Dopo la rinuncia a ricandidarsi, il governatore della Lombardia lancia l'affondo al segretario: "L'ho fatto anche per divergenze"

"Da leninista, non posso sopportare di essere trattato con metodi stalinisti e di diventare un bersaglio mediatico solo perché a detta di qualcuno potrei essere un rischio». Dopo la rinuncia a correre per un secondo mandato alla Regione Lombardia, alle pagine del Foglio, Roberto Maroni lancia l'affondo contro il segretario della Lega Matteo Salvini.

«Consiglierei al mio segretario – continua il governatore – non solo di ricordare che fine ha fatto Stalin e che fine ha fatto Lenin ma anche di rileggersi un vecchio testo di Lenin. Ricordate? L’estremismo è la malattia infantile del comunismo.
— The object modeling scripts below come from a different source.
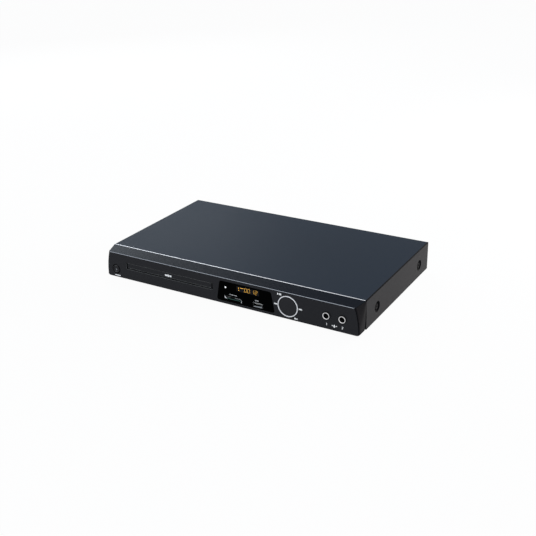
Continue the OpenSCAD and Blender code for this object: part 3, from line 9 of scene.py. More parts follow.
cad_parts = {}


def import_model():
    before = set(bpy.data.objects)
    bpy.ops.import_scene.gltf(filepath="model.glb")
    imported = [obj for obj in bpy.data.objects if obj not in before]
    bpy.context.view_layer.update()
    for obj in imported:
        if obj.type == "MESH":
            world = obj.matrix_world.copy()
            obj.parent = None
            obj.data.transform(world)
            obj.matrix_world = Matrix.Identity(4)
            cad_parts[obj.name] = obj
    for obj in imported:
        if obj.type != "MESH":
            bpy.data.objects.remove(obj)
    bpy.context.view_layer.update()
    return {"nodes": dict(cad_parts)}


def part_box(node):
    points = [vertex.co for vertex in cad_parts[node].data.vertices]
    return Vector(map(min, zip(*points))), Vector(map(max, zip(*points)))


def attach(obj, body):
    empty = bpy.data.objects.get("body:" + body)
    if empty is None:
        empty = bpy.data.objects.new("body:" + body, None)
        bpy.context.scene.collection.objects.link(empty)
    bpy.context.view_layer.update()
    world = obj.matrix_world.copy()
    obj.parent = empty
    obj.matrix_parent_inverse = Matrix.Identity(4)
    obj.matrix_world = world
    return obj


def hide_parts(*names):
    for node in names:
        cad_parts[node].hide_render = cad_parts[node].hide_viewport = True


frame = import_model()
MM = 0.001
MICRON = 0.000001
FRONT, BACK = -1.0, 1.0  # ways along Y in which a surface can look


# ---------- Places read from the frame ----------

def middle(node):
    low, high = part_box(node)
    return (low + high) / 2


def row(node, count):
    """X places, height and radius of the round parts in a row that make up a node."""
    low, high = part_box(node)
    radius = (high.z - low.z) / 2
    pitch = (high.x - low.x - 2 * radius) / (count - 1)
    return [low.x + radius + i * pitch for i in range(count)], (low.z + high.z) / 2, radius


cover_low, cover_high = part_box("top_cover")
door_low, door_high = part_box("tray_door")
window_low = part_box("display_window")[0]
tray_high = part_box("disc_tray")[1]
HALF_W = cover_high.x
BASE_Z, TOP_Z = cover_low.z, cover_high.z
SEAM_Y, COVER_BACK_Y = cover_low.y, cover_high.y
FACE_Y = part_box("front_fascia")[0].y
WINDOW_Y, DOOR_Y = window_low.y, door_low.y
NUT_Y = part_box("mic_jack_nuts")[0].y
PANEL_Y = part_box("rear_panel")[1].y
SHELL_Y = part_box("av_jack_shells")[1].y
POWER = middle("power_button")
NUT_XS, NUT_Z, NUT_R = row("mic_jack_nuts", 2)
PHONO_XS, PHONO_Z = row("av_jack_shells", 6)[:2]
CLOSE = 0.05 * MM  # what is this close to a surface lies on it
NEAR = 0.1 * MM  # the same for sheet metal and turned parts


# ---------- Shader and geometry nodes ----------

def put(tree, value, socket):
    """Links a socket to another one, or gives it a plain value."""
    if isinstance(value, bpy.types.NodeSocket):
        tree.links.new(value, socket)
    else:
        socket.default_value = value


def add_node(tree, kind, modes=(), in_order=(), **by_name):
    """New node with its modes, and its inputs in order or by name. Gives its outputs."""
    node = tree.nodes.new(kind)
    for label, value in dict(modes).items():
        setattr(node, label, value)
    for socket, value in zip(node.inputs, in_order):
        put(tree, value, socket)
    for label, value in by_name.items():
        put(tree, value, node.inputs[label.replace("_", " ")])
    return node.outputs


def maths(tree, operation, *values):
    return add_node(tree, "ShaderNodeMath", {"operation": operation}, values)[0]


def scaled(tree, value, factor, start):
    """Value times a factor, counted from a start."""
    return maths(tree, "ADD", maths(tree, "MULTIPLY", value, factor), start)


def noise(tree, vector, scale, detail=3.0, rough=0.5):
    return add_node(tree, "ShaderNodeTexNoise", Vector=vector, Scale=scale, Detail=detail,
                    Roughness=rough)[0]


def cells(tree, vector, scale, spread=1.0):
    return add_node(tree, "ShaderNodeTexVoronoi", Vector=vector, Scale=scale, Randomness=spread)


def add_socket(tree, label, kind, way="INPUT"):
    return tree.interface.new_socket(name=label, in_out=way, socket_type="NodeSocket" + kind)


# ---------- Node groups shared by the finishes ----------

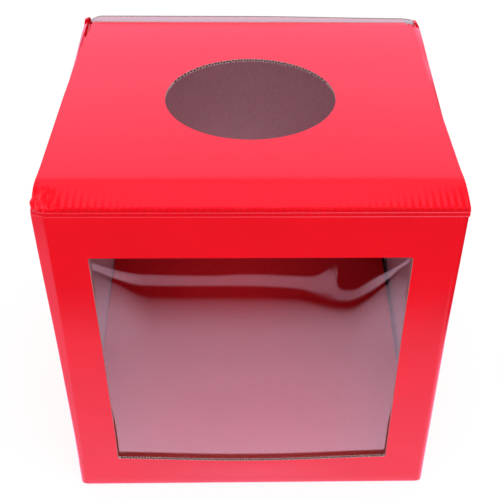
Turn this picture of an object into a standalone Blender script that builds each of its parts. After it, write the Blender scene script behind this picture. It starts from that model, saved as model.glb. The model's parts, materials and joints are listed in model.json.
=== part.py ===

Se solo volessimo aggiornarlo ai nostri giorni dovremmo dire che l’estremismo è la malattia infantile della politica».

Maroni rivela che la divergenza su alcuni temi, tra cui il rapporto tra politica e giustizia, con il suo segretario è "uno dei tanti motivi che mi hanno spinto a ragionare su un futuro diverso, lontano da un modo di fare politica". Ma rassicura: "Io sono una persona leale. Sosterrò il segretario del mio partito. Lo sosterrò come candidato premier". 

Sul Corriere della Sera, Salvini non aveva lasciato trapelare insofferenza: "Maroni mi ha detto di avere fatto in Lombardia tutto quello che voleva e poteva. Non ho potuto che prenderne atto. avrei preferito che si ricandidasse. Volevo che si ricandidasse. Però, ne abbiamo parlato tre volte: la prima mi ha detto che stava maturando la decisione, poi me l'ha confermato. Che potevo fare? Le scelte di carattere personale vanno rispettate e non discusse. E così, abbiamo individuato in Attilio Fontana il miglior candidato".